▶ _The request_
Output each entry exactly; skip nothing.

▶ _Records for the task_
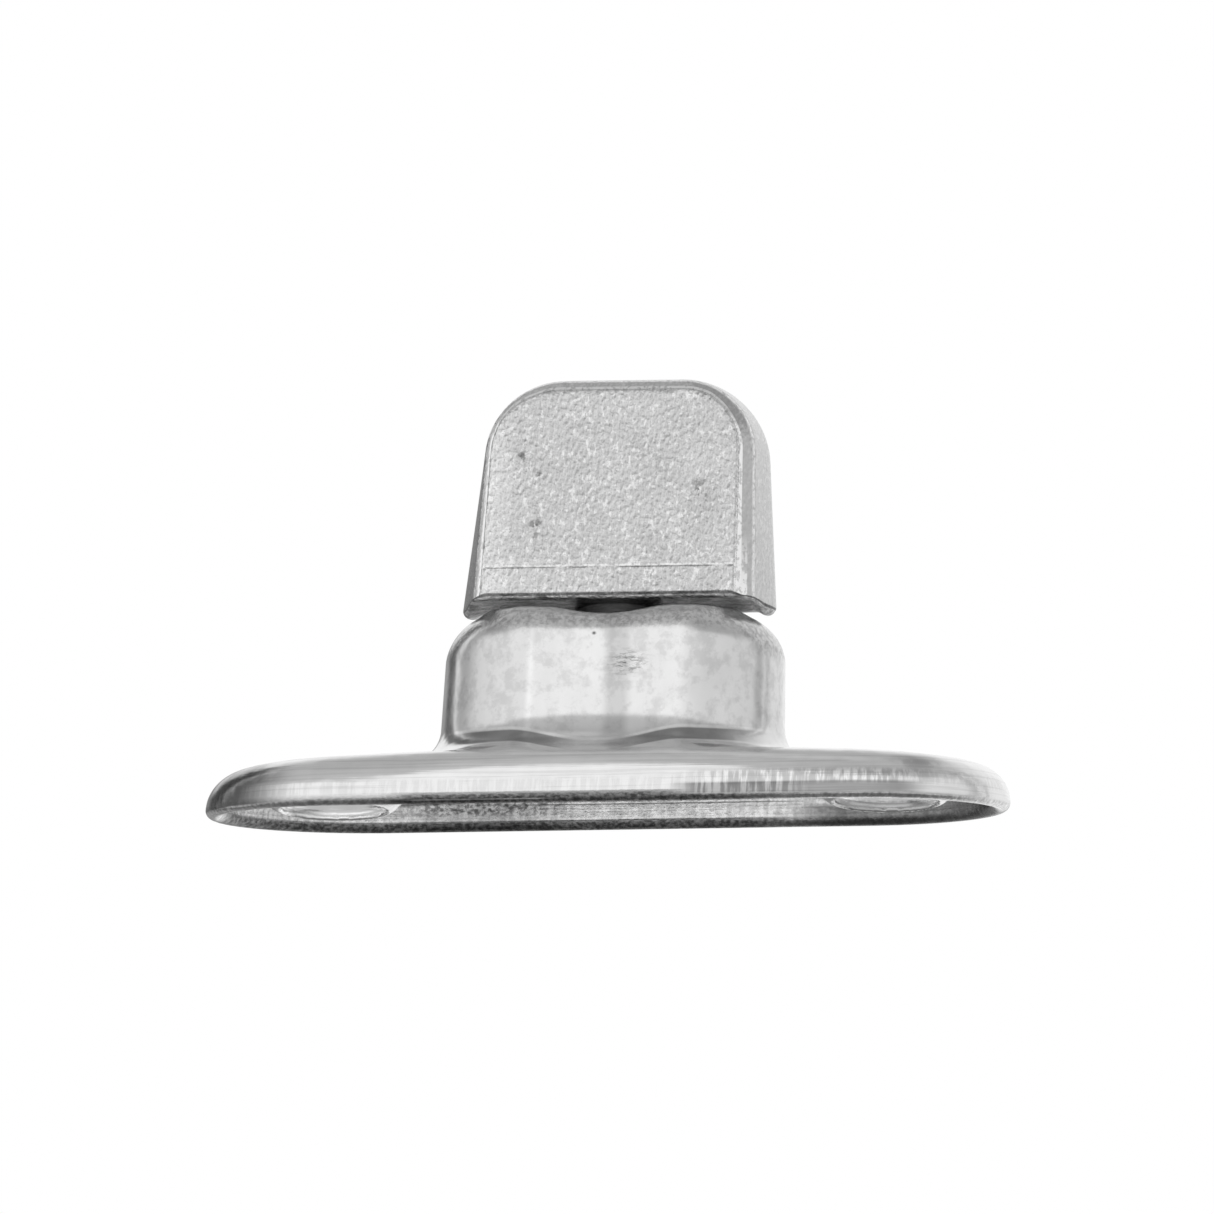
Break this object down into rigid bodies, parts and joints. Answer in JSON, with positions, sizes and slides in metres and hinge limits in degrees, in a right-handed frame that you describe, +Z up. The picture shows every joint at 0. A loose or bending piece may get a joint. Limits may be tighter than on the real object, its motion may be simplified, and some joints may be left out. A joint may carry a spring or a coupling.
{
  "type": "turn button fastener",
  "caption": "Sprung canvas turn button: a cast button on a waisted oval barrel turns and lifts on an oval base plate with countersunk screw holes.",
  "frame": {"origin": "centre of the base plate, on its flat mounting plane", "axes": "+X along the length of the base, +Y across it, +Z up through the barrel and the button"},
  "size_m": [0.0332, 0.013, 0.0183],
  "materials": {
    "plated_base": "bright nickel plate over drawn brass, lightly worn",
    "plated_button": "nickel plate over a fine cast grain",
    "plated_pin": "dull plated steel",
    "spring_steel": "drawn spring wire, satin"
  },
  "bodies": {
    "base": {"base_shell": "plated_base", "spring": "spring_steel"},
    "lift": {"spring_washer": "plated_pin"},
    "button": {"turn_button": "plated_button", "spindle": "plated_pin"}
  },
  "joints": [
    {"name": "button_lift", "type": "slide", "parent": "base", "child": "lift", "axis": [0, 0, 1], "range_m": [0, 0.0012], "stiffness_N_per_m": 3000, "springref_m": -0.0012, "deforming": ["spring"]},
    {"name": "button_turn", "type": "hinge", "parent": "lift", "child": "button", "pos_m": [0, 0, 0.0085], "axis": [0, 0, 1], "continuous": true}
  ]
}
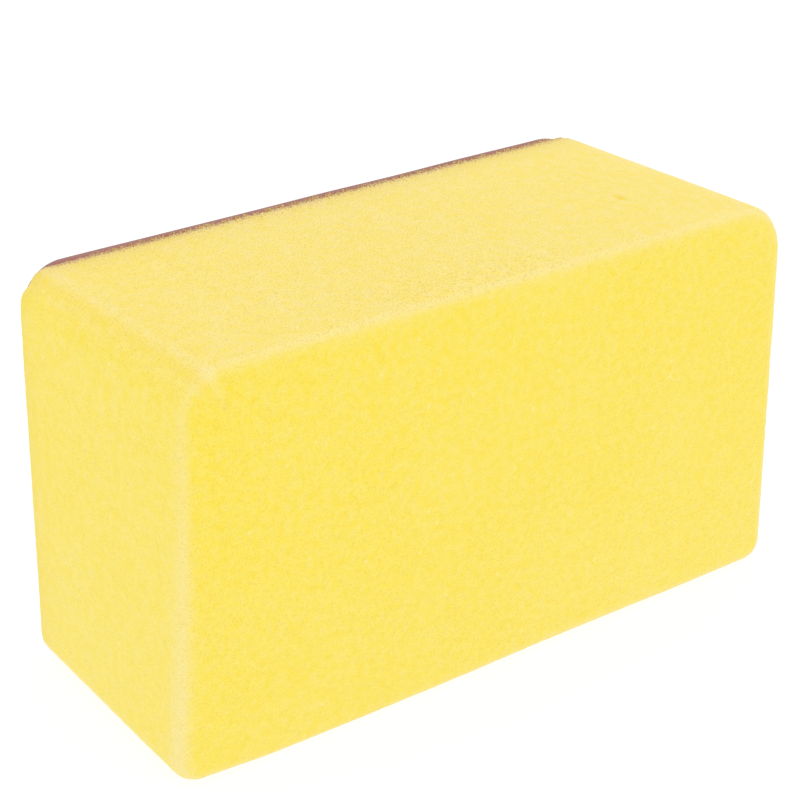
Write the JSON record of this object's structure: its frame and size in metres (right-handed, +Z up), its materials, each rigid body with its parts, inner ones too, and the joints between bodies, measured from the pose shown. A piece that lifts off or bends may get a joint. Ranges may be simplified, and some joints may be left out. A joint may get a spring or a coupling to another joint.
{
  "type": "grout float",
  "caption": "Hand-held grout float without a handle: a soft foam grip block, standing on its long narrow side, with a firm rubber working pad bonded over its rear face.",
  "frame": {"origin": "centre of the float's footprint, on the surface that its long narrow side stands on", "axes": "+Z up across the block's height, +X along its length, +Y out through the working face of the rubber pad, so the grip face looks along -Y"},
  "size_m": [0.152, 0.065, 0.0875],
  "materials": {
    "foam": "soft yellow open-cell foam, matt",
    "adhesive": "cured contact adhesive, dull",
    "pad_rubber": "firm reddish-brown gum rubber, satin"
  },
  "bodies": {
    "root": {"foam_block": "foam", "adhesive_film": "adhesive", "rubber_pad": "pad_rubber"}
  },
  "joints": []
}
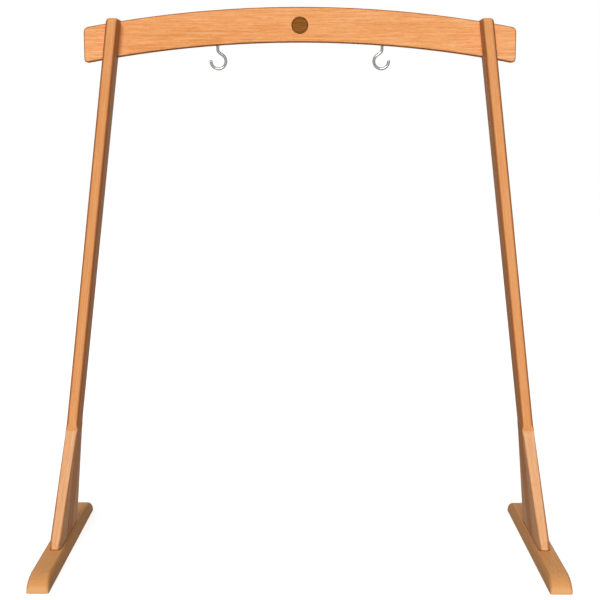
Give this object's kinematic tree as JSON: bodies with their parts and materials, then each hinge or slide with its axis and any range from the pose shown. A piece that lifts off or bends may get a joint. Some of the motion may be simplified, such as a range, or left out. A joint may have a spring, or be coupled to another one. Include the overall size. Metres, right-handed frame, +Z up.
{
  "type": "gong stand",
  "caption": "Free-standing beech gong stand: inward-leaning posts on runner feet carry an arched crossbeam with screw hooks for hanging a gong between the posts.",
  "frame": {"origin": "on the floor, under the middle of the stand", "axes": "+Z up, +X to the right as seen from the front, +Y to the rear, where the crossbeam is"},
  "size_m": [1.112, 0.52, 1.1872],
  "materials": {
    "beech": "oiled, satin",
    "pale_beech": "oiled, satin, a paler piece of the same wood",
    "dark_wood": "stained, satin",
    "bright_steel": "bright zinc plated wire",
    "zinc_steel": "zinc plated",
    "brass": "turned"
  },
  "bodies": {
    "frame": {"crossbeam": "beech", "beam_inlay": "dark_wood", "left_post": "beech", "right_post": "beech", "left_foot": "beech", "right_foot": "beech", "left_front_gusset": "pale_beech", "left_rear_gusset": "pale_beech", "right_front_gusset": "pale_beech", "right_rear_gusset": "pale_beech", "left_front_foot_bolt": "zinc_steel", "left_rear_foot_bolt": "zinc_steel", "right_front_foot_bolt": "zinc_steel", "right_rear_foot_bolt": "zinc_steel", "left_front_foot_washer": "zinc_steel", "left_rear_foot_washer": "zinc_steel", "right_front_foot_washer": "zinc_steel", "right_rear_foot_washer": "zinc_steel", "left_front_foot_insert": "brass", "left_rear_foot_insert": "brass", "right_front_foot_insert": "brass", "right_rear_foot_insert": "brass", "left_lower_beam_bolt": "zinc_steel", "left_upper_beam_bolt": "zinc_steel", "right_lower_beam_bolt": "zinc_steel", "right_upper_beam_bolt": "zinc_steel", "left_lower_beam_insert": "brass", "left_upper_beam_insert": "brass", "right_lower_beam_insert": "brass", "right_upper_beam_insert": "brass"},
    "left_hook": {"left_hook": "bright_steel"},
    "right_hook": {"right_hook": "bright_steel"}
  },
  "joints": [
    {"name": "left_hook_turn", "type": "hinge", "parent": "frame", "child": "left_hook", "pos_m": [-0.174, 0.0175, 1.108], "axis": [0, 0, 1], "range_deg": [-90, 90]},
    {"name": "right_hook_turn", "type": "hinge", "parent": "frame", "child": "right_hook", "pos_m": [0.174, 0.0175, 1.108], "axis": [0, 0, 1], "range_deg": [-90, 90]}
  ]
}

▶ _Correct output_
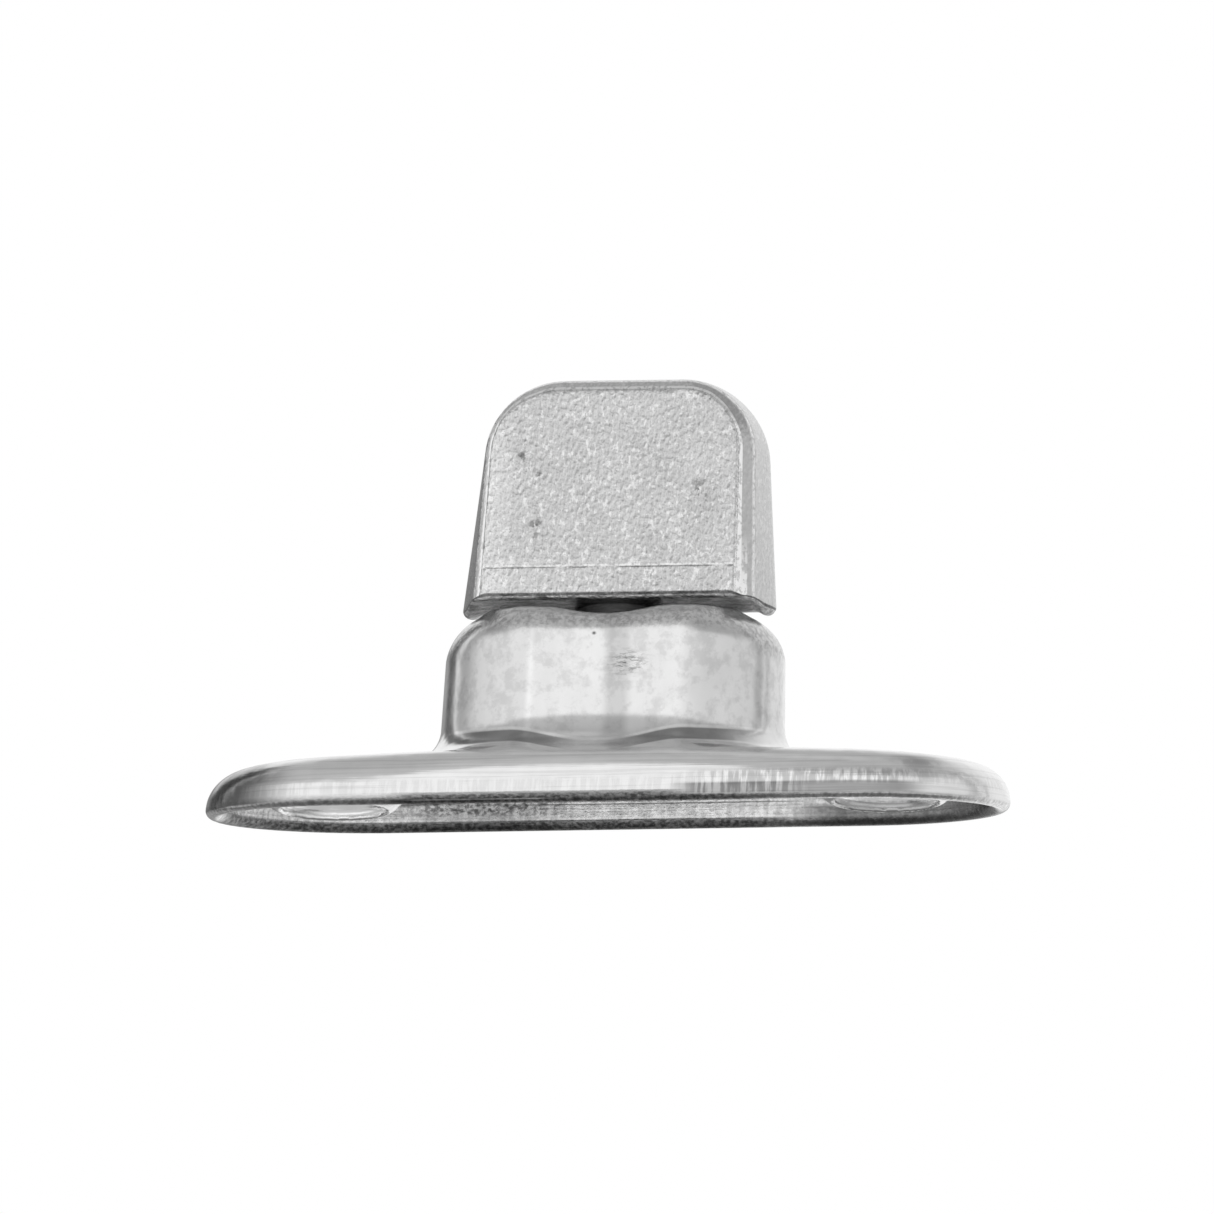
Break this object down into rigid bodies, parts and joints. Answer in JSON, with positions, sizes and slides in metres and hinge limits in degrees, in a right-handed frame that you describe, +Z up. The picture shows every joint at 0. A loose or bending piece may get a joint. Limits may be tighter than on the real object, its motion may be simplified, and some joints may be left out. A joint may carry a spring or a coupling.
{
  "type": "turn button fastener",
  "caption": "Sprung canvas turn button: a cast button on a waisted oval barrel turns and lifts on an oval base plate with countersunk screw holes.",
  "frame": {"origin": "centre of the base plate, on its flat mounting plane", "axes": "+X along the length of the base, +Y across it, +Z up through the barrel and the button"},
  "size_m": [0.0332, 0.013, 0.0183],
  "materials": {
    "plated_base": "bright nickel plate over drawn brass, lightly worn",
    "plated_button": "nickel plate over a fine cast grain",
    "plated_pin": "dull plated steel",
    "spring_steel": "drawn spring wire, satin"
  },
  "bodies": {
    "base": {"base_shell": "plated_base", "spring": "spring_steel"},
    "lift": {"spring_washer": "plated_pin"},
    "button": {"turn_button": "plated_button", "spindle": "plated_pin"}
  },
  "joints": [
    {"name": "button_lift", "type": "slide", "parent": "base", "child": "lift", "axis": [0, 0, 1], "range_m": [0, 0.0012], "stiffness_N_per_m": 3000, "springref_m": -0.0012, "deforming": ["spring"]},
    {"name": "button_turn", "type": "hinge", "parent": "lift", "child": "button", "pos_m": [0, 0, 0.0085], "axis": [0, 0, 1], "continuous": true}
  ]
}
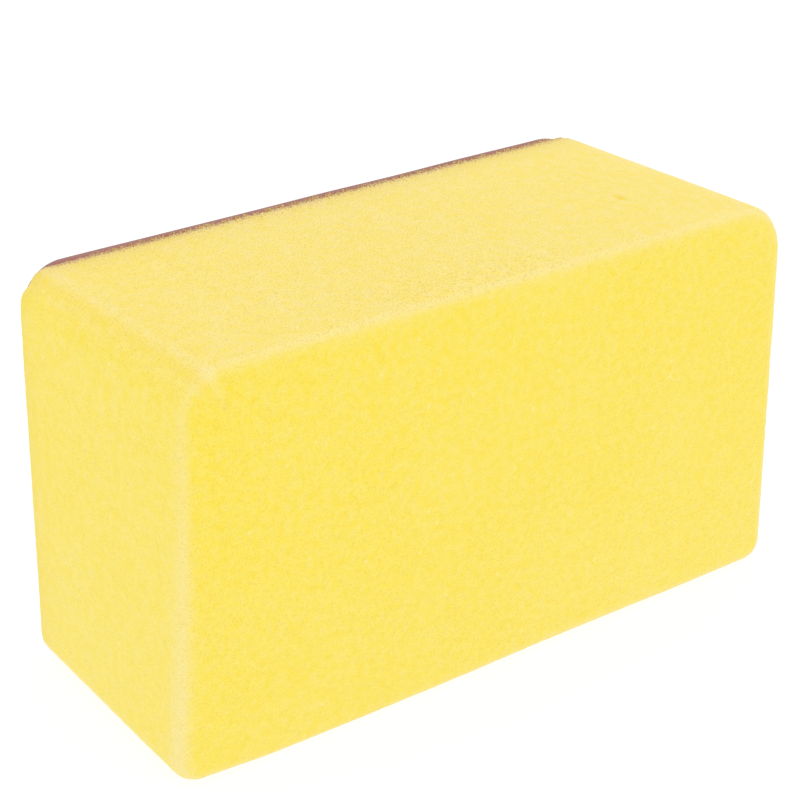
Write the JSON record of this object's structure: its frame and size in metres (right-handed, +Z up), its materials, each rigid body with its parts, inner ones too, and the joints between bodies, measured from the pose shown. A piece that lifts off or bends may get a joint. Ranges may be simplified, and some joints may be left out. A joint may get a spring or a coupling to another joint.
{
  "type": "grout float",
  "caption": "Hand-held grout float without a handle: a soft foam grip block, standing on its long narrow side, with a firm rubber working pad bonded over its rear face.",
  "frame": {"origin": "centre of the float's footprint, on the surface that its long narrow side stands on", "axes": "+Z up across the block's height, +X along its length, +Y out through the working face of the rubber pad, so the grip face looks along -Y"},
  "size_m": [0.152, 0.065, 0.0875],
  "materials": {
    "foam": "soft yellow open-cell foam, matt",
    "adhesive": "cured contact adhesive, dull",
    "pad_rubber": "firm reddish-brown gum rubber, satin"
  },
  "bodies": {
    "root": {"foam_block": "foam", "adhesive_film": "adhesive", "rubber_pad": "pad_rubber"}
  },
  "joints": []
}
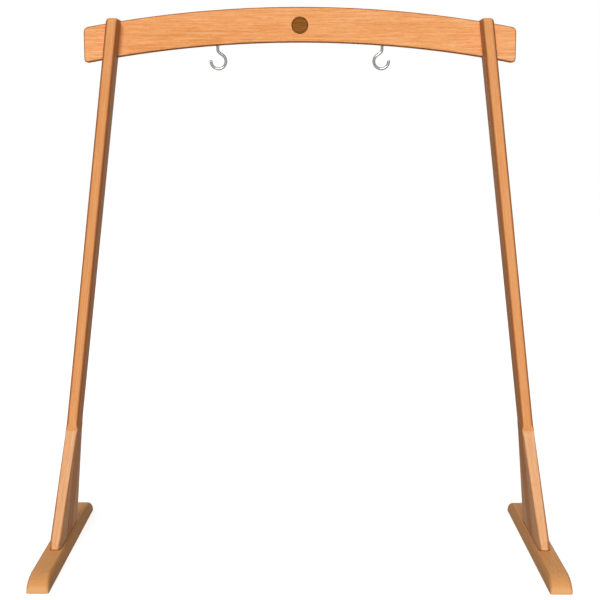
Give this object's kinematic tree as JSON: bodies with their parts and materials, then each hinge or slide with its axis and any range from the pose shown. A piece that lifts off or bends may get a joint. Some of the motion may be simplified, such as a range, or left out. A joint may have a spring, or be coupled to another one. Include the overall size. Metres, right-handed frame, +Z up.
{
  "type": "gong stand",
  "caption": "Free-standing beech gong stand: inward-leaning posts on runner feet carry an arched crossbeam with screw hooks for hanging a gong between the posts.",
  "frame": {"origin": "on the floor, under the middle of the stand", "axes": "+Z up, +X to the right as seen from the front, +Y to the rear, where the crossbeam is"},
  "size_m": [1.112, 0.52, 1.1872],
  "materials": {
    "beech": "oiled, satin",
    "pale_beech": "oiled, satin, a paler piece of the same wood",
    "dark_wood": "stained, satin",
    "bright_steel": "bright zinc plated wire",
    "zinc_steel": "zinc plated",
    "brass": "turned"
  },
  "bodies": {
    "frame": {"crossbeam": "beech", "beam_inlay": "dark_wood", "left_post": "beech", "right_post": "beech", "left_foot": "beech", "right_foot": "beech", "left_front_gusset": "pale_beech", "left_rear_gusset": "pale_beech", "right_front_gusset": "pale_beech", "right_rear_gusset": "pale_beech", "left_front_foot_bolt": "zinc_steel", "left_rear_foot_bolt": "zinc_steel", "right_front_foot_bolt": "zinc_steel", "right_rear_foot_bolt": "zinc_steel", "left_front_foot_washer": "zinc_steel", "left_rear_foot_washer": "zinc_steel", "right_front_foot_washer": "zinc_steel", "right_rear_foot_washer": "zinc_steel", "left_front_foot_insert": "brass", "left_rear_foot_insert": "brass", "right_front_foot_insert": "brass", "right_rear_foot_insert": "brass", "left_lower_beam_bolt": "zinc_steel", "left_upper_beam_bolt": "zinc_steel", "right_lower_beam_bolt": "zinc_steel", "right_upper_beam_bolt": "zinc_steel", "left_lower_beam_insert": "brass", "left_upper_beam_insert": "brass", "right_lower_beam_insert": "brass", "right_upper_beam_insert": "brass"},
    "left_hook": {"left_hook": "bright_steel"},
    "right_hook": {"right_hook": "bright_steel"}
  },
  "joints": [
    {"name": "left_hook_turn", "type": "hinge", "parent": "frame", "child": "left_hook", "pos_m": [-0.174, 0.0175, 1.108], "axis": [0, 0, 1], "range_deg": [-90, 90]},
    {"name": "right_hook_turn", "type": "hinge", "parent": "frame", "child": "right_hook", "pos_m": [0.174, 0.0175, 1.108], "axis": [0, 0, 1], "range_deg": [-90, 90]}
  ]
}